Each line from the one containing "a flat pack." through the one containing "for node in" must be echoed exactly, endpoints included, and every other line omitted.
** START OF Source excerpt **
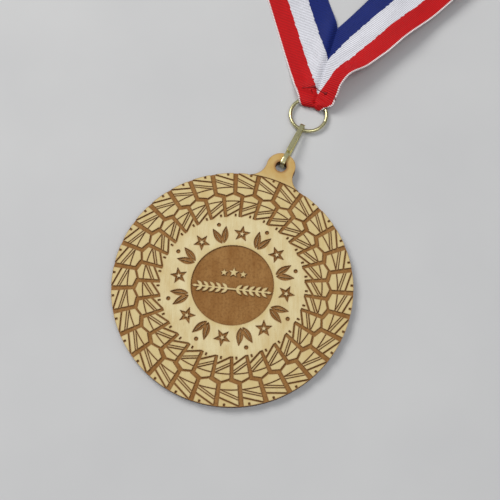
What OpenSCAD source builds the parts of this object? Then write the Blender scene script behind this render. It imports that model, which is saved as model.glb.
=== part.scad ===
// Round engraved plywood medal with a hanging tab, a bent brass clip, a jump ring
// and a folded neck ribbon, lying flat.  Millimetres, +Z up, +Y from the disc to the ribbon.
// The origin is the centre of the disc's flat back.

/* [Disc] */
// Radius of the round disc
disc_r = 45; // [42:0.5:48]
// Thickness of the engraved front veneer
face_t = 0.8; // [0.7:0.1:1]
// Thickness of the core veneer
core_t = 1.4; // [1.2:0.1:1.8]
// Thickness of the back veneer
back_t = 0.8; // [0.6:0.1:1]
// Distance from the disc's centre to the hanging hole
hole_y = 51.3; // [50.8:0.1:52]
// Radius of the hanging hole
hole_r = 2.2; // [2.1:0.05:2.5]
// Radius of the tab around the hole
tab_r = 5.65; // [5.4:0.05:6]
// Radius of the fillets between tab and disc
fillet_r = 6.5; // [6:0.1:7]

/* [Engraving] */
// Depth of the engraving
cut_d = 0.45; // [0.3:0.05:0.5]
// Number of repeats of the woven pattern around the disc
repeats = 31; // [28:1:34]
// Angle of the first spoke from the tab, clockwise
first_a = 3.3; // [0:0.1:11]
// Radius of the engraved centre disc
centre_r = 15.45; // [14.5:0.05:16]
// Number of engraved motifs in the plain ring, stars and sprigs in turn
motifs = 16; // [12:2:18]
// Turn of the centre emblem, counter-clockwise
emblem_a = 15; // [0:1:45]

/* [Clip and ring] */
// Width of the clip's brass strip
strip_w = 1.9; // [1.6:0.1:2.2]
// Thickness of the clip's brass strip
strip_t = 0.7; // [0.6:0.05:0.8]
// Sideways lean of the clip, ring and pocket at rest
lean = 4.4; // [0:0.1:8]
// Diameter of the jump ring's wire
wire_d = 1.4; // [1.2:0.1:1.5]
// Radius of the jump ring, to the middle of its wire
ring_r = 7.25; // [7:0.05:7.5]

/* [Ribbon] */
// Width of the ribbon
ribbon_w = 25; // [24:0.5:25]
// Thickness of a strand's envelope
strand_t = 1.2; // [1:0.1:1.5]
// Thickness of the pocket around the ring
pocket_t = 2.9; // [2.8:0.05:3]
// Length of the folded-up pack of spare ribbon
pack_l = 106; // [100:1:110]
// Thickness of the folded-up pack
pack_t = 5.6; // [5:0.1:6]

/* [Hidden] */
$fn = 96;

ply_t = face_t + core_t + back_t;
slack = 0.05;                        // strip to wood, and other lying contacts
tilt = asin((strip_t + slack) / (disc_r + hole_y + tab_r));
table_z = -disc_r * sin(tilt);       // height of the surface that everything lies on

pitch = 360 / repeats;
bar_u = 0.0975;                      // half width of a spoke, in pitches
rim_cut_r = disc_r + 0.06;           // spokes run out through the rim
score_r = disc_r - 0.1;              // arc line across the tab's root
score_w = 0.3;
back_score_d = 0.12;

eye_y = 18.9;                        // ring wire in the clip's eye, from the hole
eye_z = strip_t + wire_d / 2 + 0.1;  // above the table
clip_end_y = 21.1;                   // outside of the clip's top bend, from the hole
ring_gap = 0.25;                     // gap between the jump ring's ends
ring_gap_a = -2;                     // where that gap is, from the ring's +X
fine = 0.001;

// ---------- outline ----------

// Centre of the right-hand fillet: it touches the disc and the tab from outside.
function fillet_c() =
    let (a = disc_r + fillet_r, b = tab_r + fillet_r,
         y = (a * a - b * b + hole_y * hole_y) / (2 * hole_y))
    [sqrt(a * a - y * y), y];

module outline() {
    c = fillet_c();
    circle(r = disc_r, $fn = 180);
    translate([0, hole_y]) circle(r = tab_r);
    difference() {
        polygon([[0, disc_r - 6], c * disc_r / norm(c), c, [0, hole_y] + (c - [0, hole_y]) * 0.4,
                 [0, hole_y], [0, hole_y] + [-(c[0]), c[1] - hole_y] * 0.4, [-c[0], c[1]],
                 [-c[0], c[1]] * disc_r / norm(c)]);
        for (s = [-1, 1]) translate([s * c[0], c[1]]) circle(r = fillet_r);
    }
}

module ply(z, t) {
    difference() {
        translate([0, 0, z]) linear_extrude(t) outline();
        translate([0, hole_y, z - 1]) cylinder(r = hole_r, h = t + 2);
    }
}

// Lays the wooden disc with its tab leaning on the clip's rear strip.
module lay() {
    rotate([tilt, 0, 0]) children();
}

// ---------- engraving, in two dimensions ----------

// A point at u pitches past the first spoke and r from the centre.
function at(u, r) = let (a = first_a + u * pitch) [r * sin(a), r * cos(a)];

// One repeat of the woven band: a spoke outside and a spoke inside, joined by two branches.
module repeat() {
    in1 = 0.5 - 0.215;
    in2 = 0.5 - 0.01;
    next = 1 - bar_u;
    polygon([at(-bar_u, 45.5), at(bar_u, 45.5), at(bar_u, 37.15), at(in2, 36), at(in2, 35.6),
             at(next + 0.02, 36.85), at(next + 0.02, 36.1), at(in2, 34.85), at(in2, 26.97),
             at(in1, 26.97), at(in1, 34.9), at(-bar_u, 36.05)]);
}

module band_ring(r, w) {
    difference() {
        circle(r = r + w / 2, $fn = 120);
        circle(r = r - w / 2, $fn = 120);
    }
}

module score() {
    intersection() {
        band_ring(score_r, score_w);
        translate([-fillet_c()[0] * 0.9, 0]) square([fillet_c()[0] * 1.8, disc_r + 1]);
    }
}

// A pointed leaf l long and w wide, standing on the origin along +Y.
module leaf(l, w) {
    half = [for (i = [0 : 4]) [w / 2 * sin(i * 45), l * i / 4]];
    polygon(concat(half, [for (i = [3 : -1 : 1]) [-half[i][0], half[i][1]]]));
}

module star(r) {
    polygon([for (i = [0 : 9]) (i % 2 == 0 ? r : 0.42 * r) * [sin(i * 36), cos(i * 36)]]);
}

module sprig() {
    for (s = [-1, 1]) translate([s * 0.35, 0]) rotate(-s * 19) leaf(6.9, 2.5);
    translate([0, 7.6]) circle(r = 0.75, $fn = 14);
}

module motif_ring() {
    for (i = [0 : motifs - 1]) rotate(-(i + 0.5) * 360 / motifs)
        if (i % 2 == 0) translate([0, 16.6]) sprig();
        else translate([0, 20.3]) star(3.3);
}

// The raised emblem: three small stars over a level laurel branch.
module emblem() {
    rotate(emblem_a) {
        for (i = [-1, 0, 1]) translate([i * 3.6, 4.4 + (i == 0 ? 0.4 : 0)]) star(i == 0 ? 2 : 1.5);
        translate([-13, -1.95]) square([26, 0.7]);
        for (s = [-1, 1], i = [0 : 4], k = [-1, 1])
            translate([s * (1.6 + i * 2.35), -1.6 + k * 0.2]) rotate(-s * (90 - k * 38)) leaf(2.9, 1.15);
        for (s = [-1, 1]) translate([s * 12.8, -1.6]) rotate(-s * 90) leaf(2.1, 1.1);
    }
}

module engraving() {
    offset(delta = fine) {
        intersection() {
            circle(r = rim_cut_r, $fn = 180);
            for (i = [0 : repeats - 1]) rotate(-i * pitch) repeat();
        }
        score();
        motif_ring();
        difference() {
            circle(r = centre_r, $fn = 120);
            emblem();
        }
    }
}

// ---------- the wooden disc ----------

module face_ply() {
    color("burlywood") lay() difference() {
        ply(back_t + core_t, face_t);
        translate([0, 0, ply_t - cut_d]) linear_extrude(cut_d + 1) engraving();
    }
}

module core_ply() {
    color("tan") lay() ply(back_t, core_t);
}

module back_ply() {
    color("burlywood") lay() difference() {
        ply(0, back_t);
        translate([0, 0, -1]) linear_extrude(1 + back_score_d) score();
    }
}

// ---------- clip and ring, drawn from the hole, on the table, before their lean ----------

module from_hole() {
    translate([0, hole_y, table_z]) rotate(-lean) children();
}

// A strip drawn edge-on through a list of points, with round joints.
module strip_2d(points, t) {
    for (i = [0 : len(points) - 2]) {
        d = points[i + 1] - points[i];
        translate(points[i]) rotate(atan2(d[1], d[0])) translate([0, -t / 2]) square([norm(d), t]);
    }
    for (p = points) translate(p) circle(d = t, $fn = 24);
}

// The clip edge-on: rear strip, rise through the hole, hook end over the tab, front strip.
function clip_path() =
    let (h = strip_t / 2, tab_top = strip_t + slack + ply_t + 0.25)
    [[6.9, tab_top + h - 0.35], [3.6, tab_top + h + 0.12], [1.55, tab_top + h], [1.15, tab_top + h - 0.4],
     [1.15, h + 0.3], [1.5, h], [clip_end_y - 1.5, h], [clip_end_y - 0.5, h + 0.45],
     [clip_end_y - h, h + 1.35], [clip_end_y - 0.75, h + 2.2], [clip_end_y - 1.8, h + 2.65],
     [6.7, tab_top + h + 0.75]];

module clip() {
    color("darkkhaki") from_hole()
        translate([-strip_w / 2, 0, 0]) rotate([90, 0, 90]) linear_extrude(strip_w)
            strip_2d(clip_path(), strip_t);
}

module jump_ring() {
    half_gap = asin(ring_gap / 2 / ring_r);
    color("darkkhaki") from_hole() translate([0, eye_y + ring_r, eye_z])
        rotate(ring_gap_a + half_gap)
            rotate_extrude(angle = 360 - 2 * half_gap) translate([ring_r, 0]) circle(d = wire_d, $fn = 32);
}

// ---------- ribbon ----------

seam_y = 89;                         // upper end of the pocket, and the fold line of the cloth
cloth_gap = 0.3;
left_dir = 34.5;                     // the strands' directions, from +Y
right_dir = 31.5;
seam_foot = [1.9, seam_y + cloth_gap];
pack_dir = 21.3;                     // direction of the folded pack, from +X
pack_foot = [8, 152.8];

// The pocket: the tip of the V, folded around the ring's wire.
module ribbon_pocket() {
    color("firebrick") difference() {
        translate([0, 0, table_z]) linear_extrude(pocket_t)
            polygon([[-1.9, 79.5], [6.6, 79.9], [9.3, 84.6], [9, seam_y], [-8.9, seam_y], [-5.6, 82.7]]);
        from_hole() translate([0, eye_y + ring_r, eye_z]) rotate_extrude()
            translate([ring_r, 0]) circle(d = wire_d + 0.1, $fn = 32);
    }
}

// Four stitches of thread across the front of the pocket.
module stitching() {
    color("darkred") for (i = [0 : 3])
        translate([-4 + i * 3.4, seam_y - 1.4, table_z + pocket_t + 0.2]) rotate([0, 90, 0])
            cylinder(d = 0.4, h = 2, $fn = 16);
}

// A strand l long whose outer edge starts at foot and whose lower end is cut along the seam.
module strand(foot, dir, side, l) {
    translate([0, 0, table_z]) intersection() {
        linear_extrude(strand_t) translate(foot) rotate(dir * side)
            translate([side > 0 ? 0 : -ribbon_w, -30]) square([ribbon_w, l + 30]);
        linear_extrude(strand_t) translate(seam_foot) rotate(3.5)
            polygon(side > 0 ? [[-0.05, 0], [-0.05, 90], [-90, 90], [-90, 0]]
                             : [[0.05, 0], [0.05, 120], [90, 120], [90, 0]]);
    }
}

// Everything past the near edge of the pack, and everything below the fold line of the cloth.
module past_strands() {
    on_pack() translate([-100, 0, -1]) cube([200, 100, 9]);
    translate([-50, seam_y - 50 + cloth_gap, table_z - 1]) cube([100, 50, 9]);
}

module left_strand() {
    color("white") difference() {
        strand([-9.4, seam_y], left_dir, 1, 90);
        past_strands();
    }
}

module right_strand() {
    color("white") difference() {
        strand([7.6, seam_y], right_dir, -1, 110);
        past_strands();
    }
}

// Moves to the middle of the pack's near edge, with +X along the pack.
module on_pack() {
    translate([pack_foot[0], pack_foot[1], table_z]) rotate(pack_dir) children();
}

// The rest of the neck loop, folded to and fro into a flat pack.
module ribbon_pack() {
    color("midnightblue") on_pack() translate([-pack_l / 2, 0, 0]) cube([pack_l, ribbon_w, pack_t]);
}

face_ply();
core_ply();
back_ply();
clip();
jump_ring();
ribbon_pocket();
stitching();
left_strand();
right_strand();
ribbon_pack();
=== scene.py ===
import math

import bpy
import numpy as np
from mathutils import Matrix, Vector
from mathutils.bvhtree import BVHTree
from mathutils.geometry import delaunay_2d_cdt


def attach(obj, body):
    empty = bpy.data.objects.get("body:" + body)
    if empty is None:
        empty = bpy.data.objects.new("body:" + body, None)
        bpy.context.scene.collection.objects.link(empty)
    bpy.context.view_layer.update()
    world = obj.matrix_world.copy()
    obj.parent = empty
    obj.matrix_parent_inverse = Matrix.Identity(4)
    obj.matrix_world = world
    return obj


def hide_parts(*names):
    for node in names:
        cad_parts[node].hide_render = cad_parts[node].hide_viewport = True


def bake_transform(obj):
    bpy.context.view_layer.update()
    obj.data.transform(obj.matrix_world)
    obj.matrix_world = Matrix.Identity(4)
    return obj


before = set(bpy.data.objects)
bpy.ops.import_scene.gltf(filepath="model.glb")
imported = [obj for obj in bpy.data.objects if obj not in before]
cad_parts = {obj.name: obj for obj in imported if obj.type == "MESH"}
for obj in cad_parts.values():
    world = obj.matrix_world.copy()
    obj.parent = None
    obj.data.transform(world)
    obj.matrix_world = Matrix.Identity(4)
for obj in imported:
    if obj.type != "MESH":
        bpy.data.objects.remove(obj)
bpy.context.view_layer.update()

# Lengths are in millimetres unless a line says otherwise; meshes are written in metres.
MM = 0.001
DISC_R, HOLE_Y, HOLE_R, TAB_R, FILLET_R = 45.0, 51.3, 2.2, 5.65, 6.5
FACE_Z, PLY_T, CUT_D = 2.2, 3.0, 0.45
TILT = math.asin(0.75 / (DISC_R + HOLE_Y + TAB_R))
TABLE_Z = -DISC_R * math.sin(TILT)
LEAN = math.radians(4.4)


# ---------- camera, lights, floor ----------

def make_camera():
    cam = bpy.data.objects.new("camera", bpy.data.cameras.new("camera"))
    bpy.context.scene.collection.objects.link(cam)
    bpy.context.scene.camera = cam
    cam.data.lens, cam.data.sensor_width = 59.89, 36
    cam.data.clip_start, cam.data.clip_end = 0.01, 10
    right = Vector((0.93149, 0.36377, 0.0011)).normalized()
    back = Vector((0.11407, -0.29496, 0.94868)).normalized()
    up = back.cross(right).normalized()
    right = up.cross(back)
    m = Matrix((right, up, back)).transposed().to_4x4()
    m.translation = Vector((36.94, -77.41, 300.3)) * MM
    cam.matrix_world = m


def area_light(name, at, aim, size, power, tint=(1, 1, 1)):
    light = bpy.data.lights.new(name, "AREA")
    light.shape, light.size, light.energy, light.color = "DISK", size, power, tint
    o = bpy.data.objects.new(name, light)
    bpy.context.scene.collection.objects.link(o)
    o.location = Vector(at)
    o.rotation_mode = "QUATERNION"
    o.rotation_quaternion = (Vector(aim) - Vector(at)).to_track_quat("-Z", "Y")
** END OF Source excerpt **
## Task answer
// The rest of the neck loop, folded to and fro into a flat pack.
module ribbon_pack() {
    color("midnightblue") on_pack() translate([-pack_l / 2, 0, 0]) cube([pack_l, ribbon_w, pack_t]);
}

face_ply();
core_ply();
back_ply();
clip();
jump_ring();
ribbon_pocket();
stitching();
left_strand();
right_strand();
ribbon_pack();
=== scene.py ===
import math

import bpy
import numpy as np
from mathutils import Matrix, Vector
from mathutils.bvhtree import BVHTree
from mathutils.geometry import delaunay_2d_cdt


def attach(obj, body):
    empty = bpy.data.objects.get("body:" + body)
    if empty is None:
        empty = bpy.data.objects.new("body:" + body, None)
        bpy.context.scene.collection.objects.link(empty)
    bpy.context.view_layer.update()
    world = obj.matrix_world.copy()
    obj.parent = empty
    obj.matrix_parent_inverse = Matrix.Identity(4)
    obj.matrix_world = world
    return obj


def hide_parts(*names):
    for node in names:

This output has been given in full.